In her two-channel video installation In a Manner of Speaking, Beyza Boyacioglu explores the limits of language and the impossibility of perfect communication. A projection juxtaposes a video of an actor eating an apple and its stop-motion reenactment side by side. This pairing serves as the artist’s representation of the gap between thought and language. A second video, displayed on a monitor next to the projection, shows the actual production process of the stop-motion animation. The artist struggles to direct the performer frame by frame; and the lack of precise words to describe the actor’s subtle movements makes it futile to recreate the live-action video in a frame-by-frame animation. While the projection comments on the relationship between ideas and words, the second video offers a practical demonstration of this concept.
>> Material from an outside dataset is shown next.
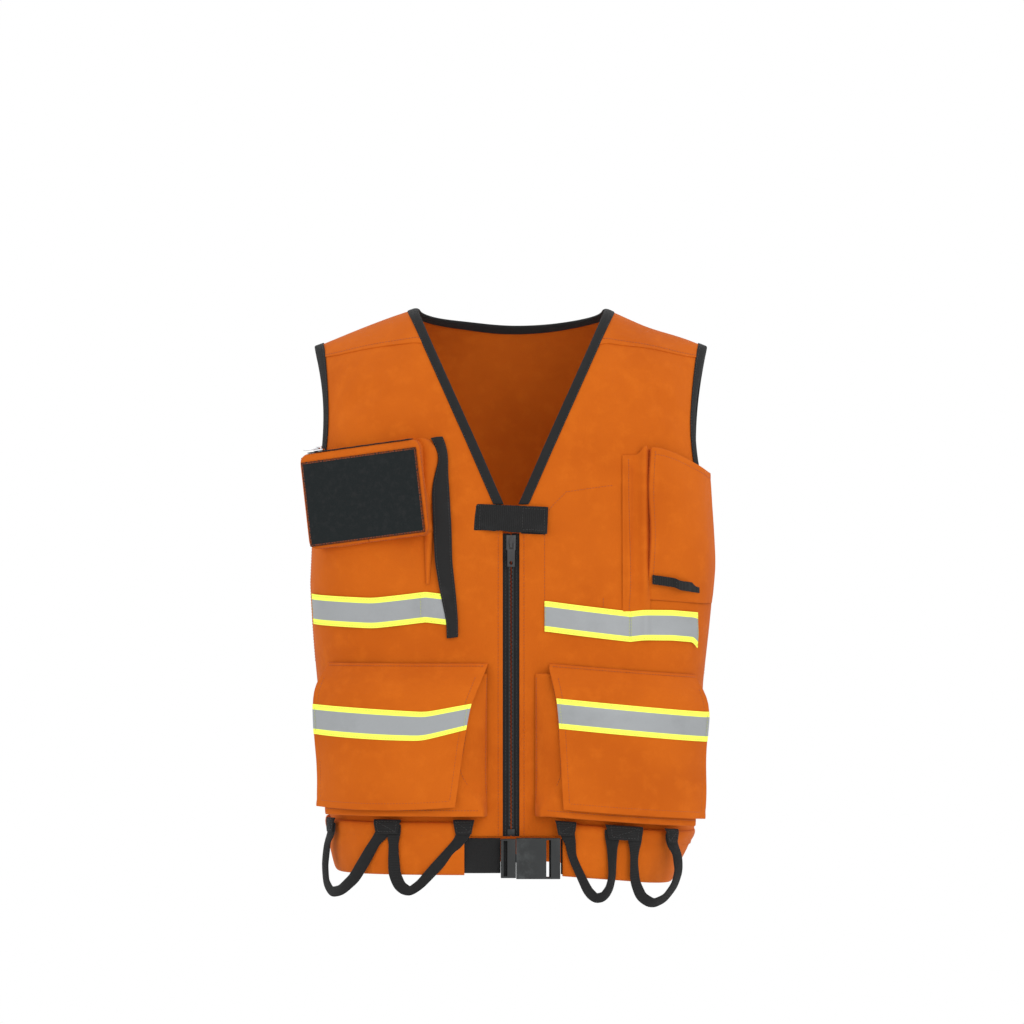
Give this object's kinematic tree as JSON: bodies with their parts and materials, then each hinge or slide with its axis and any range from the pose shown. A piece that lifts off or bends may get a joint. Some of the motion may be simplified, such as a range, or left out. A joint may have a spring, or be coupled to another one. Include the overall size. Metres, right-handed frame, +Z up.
{
  "type": "work vest",
  "caption": "Blaze orange sleeveless work vest with front zip, chest and cargo pockets, reflective tape, hem belt with side-release buckle and hanging tool loops.",
  "frame": {"origin": "midway between the two neck points, where the vest sits on the shoulders", "axes": "+X towards the wearer's left, -Y towards the front, +Z up"},
  "size_m": [0.4572, 0.2618, 0.6741],
  "materials": {
    "orange_cloth": "coated polyester twill, blaze orange",
    "black_binding": "folded woven binding tape",
    "black_webbing": "ribbed nylon webbing",
    "hook_loop": "hook and loop pile",
    "reflective_tape": "retroreflective silver with fluorescent yellow-green edges",
    "zip_tape": "woven zip tape",
    "zip_teeth": "moulded teeth",
    "slider_metal": "black enamelled slider",
    "bright_metal": "bright plated slider",
    "buckle_plastic": "moulded acetal"
  },
  "bodies": {
    "root": {"front_panel_right": "orange_cloth", "front_panel_left": "orange_cloth", "back_panel": "orange_cloth", "shoulder_yoke_right": "orange_cloth", "shoulder_yoke_left": "orange_cloth", "neck_binding": "black_binding", "armhole_binding_right": "black_binding", "armhole_binding_left": "black_binding", "zip_tape_right": "zip_tape", "zip_tape_left": "zip_tape", "zip_teeth_right": "zip_teeth", "zip_teeth_left": "zip_teeth", "zip_stops": "zip_teeth", "closure_tab_base": "black_webbing", "closure_loop_patch": "hook_loop", "lower_pocket_right": "orange_cloth", "lower_pocket_left": "orange_cloth", "lower_flap_root_right": "orange_cloth", "lower_flap_root_left": "orange_cloth", "lower_pocket_loop_right": "hook_loop", "lower_pocket_loop_left": "hook_loop", "chest_pocket_right": "orange_cloth", "chest_loop_panel": "hook_loop", "chest_zip_tape": "zip_tape", "chest_gusset_right": "orange_cloth", "chest_placket": "black_binding", "chest_tape_right": "reflective_tape", "chest_pocket_left": "orange_cloth", "chest_gusset_left": "orange_cloth", "accessory_strap": "black_webbing", "chest_tape_left": "reflective_tape", "inner_pocket_left": "orange_cloth", "back_tape": "reflective_tape", "hem_casing_right": "orange_cloth", "hem_casing_left": "orange_cloth", "hem_casing_back": "orange_cloth", "belt_webbing": "black_webbing", "buckle_socket": "buckle_plastic", "buckle_plug": "buckle_plastic", "loop_tab_right": "black_webbing", "loop_tab_left": "black_webbing"},
    "zip_slider_body": {"zip_slider": "slider_metal"},
    "zip_pull_body": {"zip_pull": "slider_metal"},
    "closure_tab_body": {"closure_tab": "black_webbing", "closure_hook_patch": "hook_loop"},
    "lower_flap_left_body": {"lower_flap_left": "orange_cloth", "lower_flap_tape_left": "reflective_tape", "lower_flap_hook_left": "hook_loop"},
    "lower_flap_right_body": {"lower_flap_right": "orange_cloth", "lower_flap_tape_right": "reflective_tape", "lower_flap_hook_right": "hook_loop"},
    "chest_zip_slider_body": {"chest_zip_slider": "bright_metal"},
    "chest_zip_pull_body": {"chest_zip_pull": "bright_metal"},
    "prong_upper_body": {"buckle_prong_upper": "buckle_plastic"},
    "prong_lower_body": {"buckle_prong_lower": "buckle_plastic"},
    "tool_loop_left_inner_body": {"tool_loop_left_inner": "black_webbing"},
    "tool_loop_left_outer_body": {"tool_loop_left_outer": "black_webbing"},
    "tool_loop_right_inner_body": {"tool_loop_right_inner": "black_webbing"},
    "tool_loop_right_outer_body": {"tool_loop_right_outer": "black_webbing"}
  },
  "joints": [
    {"name": "zip_slide", "type": "slide", "parent": "root", "child": "zip_slider_body", "axis": [0, 0, 1], "range_m": [-0.285, 0]},
    {"name": "zip_pull_swing", "type": "hinge", "parent": "zip_slider_body", "child": "zip_pull_body", "pos_m": [0, -0.1228, -0.257], "axis": [-1, 0, 0], "range_deg": [0, 120]},
    {"name": "closure_tab_peel", "type": "hinge", "parent": "root", "child": "closure_tab_body", "pos_m": [-0.03301, -0.1232, -0.24235], "axis": [-0.0436, 0, -0.999], "range_deg": [0, 150]},
    {"name": "lower_flap_left_lift", "type": "hinge", "parent": "root", "child": "lower_flap_left_body", "pos_m": [0.13661, -0.13769, -0.40081], "axis": [-0.951, -0.3007, 0.0721], "range_deg": [0, 110]},
    {"name": "lower_flap_right_lift", "type": "hinge", "parent": "root", "child": "lower_flap_right_body", "pos_m": [-0.13661, -0.13769, -0.394], "axis": [-0.9535, 0.3015, 0], "range_deg": [0, 110]},
    {"name": "chest_zip_slide", "type": "slide", "parent": "root", "child": "chest_zip_slider_body", "axis": [0.9203, -0.3718, 0.1219], "range_m": [0, 0.09]},
    {"name": "chest_zip_pull_swing", "type": "hinge", "parent": "chest_zip_slider_body", "child": "chest_zip_pull_body", "pos_m": [-0.2084, -0.08923, -0.15305], "axis": [0.3746, 0.9272, 0], "range_deg": [0, 150]},
    {"name": "prong_upper_press", "type": "hinge", "parent": "root", "child": "prong_upper_body", "pos_m": [0.0056, -0.1248, -0.5853], "axis": [0, 1, 0], "range_deg": [0, 9], "stiffness_Nm_per_rad": 0.6},
    {"name": "prong_lower_press", "type": "hinge", "parent": "root", "child": "prong_lower_body", "pos_m": [0.0056, -0.1248, -0.6053], "axis": [0, -1, 0], "range_deg": [0, 9], "stiffness_Nm_per_rad": 0.6},
    {"name": "tool_loop_left_inner_swing", "type": "hinge", "parent": "root", "child": "tool_loop_left_inner_body", "pos_m": [0.08651, -0.12787, -0.57182], "axis": [-0.9923, -0.0936, 0.0817], "range_deg": [0, 45]},
    {"name": "tool_loop_left_outer_swing", "type": "hinge", "parent": "root", "child": "tool_loop_left_outer_body", "pos_m": [0.15707, -0.11171, -0.57753], "axis": [-0.9049, -0.419, 0.0745], "range_deg": [0, 45]},
    {"name": "tool_loop_right_inner_swing", "type": "hinge", "parent": "root", "child": "tool_loop_right_inner_body", "pos_m": [-0.09055, -0.1275, -0.568], "axis": [-0.9938, 0.1109, 0], "range_deg": [0, 45]},
    {"name": "tool_loop_right_outer_swing", "type": "hinge", "parent": "root", "child": "tool_loop_right_outer_body", "pos_m": [-0.1731, -0.103, -0.568], "axis": [-0.8157, 0.5785, 0], "range_deg": [0, 45]}
  ],
  "couplings": [
    {"joint": "prong_lower_press", "follows": "prong_upper_press", "ratio": 1}
  ]
}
Boyacioglu is a graduate of the MFA Computer Art Department.

In her two performance videos, Ahrong Han presents a contemporary twist to the classic struggle of a solitary individual confronting a dominant socio-political system. In Lobster, the artist struggles to eat a lobster with her hands partially tied to her body. In Blow, she stands alone before a massive brick wall and vainly attempts to blow it down. Han is a current student in MFA Photography, Video, and Related Media Department.

Improving, Non-Stop is a science fiction video in which artist Faith Holland does a thorough retouching of a self-portrait to create a mask which she then wears in public and private spaces. Included in the exhibition is the companion series of still photographs, Retouch, Reform, Refit, showing every element of the artist’s face that was altered to create her “improved” mask. Holland is a current student in MFA Photography, Video, and Related Media Department.

Combining geometric form and humor, Maximiliano Siñani’s sculptures draw inspiration from conceptual artist Marcel Duchamp. For Wheel on Wheels, the artist places chair casters on a bicycle wheel to create a witty floor sculpture with simple and elegant form. Similarly, in Cube of Unconsciousness, he fills a black metal cage with crushed red and silver beer cans. Sinañi is a student in the BFA Fine Arts Department.